Luxembourg Féminin: Les stéréotypes sont-ils un frein ?

Lydia Mutsch: Nous grandissons avec eux par notre éducation. Je suis pour les différences, l'égalité passe par la coexistence des talents des hommes et des femmes. Or, les femmes hésitent à prendre par exemple des responsabilités, pourtant, elles ont des qualités nécessaires aux entreprises et dans notre société les femmes ne sont pas encouragées. L'éducation, les hésitations, les inégalités de salaire et le mode d'attribution des postes à responsabilité stoppent des femmes dans leur élan. En tant que ministère, il est de notre rôle d'encourager les femmes à ne plus hésiter. Le "Female Board" a constitué par exemple une base de données de 400 femmes prêtes et qualifiées pour entrer dans des conseils d'administration. Il faut savoir que 56% des diplômées universitaires au Luxembourg sont des femmes. Et pourtant, elles se heurtent au "plafond de verre". Le défi numéro un est donc d'arriver à augmenter la part et le pourcentage des femmes présentes aussi bien en politique que dans les conseils d'administration. C'est un objectif clair et net au programme du gouvernement. Mais je parle aussi de postes à responsabilités et d'un meilleur équilibre dans le processus de recrutement et de rémunération, toute une ribambelle d'actions que nous devons mener.

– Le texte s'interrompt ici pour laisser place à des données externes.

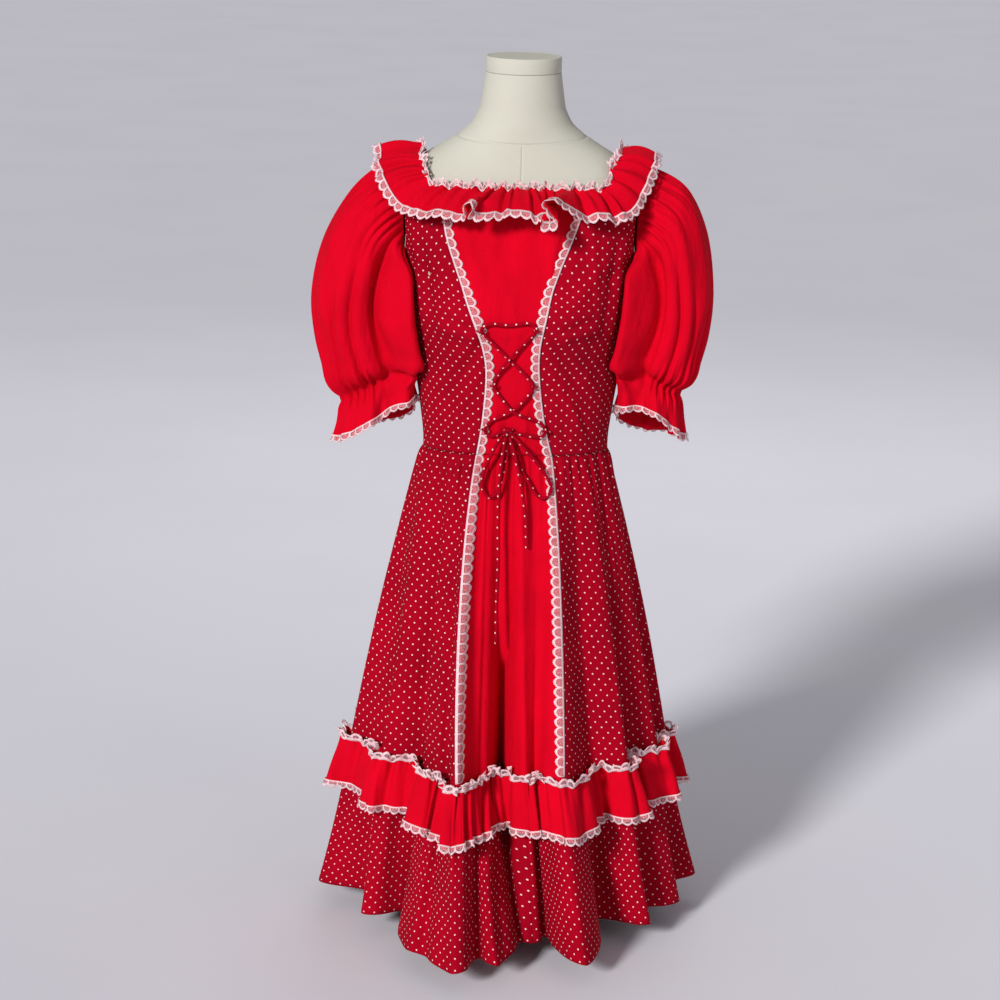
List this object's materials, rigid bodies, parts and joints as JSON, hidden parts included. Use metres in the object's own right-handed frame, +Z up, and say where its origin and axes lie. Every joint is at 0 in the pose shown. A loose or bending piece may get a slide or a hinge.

Luxembourg Féminin: Il y eut la commémoration, en novembre dernier, de la légalisation de l'avortement, il y a 40 ans. Avec votre double casquette ministérielle, quel est votre commentaire?

Lydia Mutsch: Je suis très fière de notre pays pour toutes les discutions que nous avons eues dans un climat de tolérance en 2012. Nous sommes un pays qui a des traditions mais nous ne bloquons pas le développement de la société. Autrefois, l'IVG faisait partie des attributions du ministère de la Justice (comme en 1978) et non du ministère de la Santé. Donc ce n'est plus un acte criminel depuis que le champ d'application a changé et la femme reste libre de prendre cette décision.

Luxembourg Féminin: Qu'est-ce qui peut vous mettre en colère, même si ce n'est pas votre nature?

Lydia Mutsch: Les attitudes bornées des personnes qui font de leur opinion, une religion. Toutes les positions extrêmes. Je ne suis pas pour les positions immuables, c'est dangereux. Pour en revenir à la question du quota par exemple, c'est un outil efficace, quelle est la raison de ne pas l'utiliser? Ce qui m'indigne aussi c'est cette stratégie de donner mauvaise conscience aux femmes, qu'elles aient décidé de travailler ou de s'occuper de leurs enfants. C'est un véritable changement de société qui est en marche autour de la complémentarité entre hommes et femmes, autour de leurs talents et leurs compétences. Nous voulons changer les mentalités, c'est mon premier but.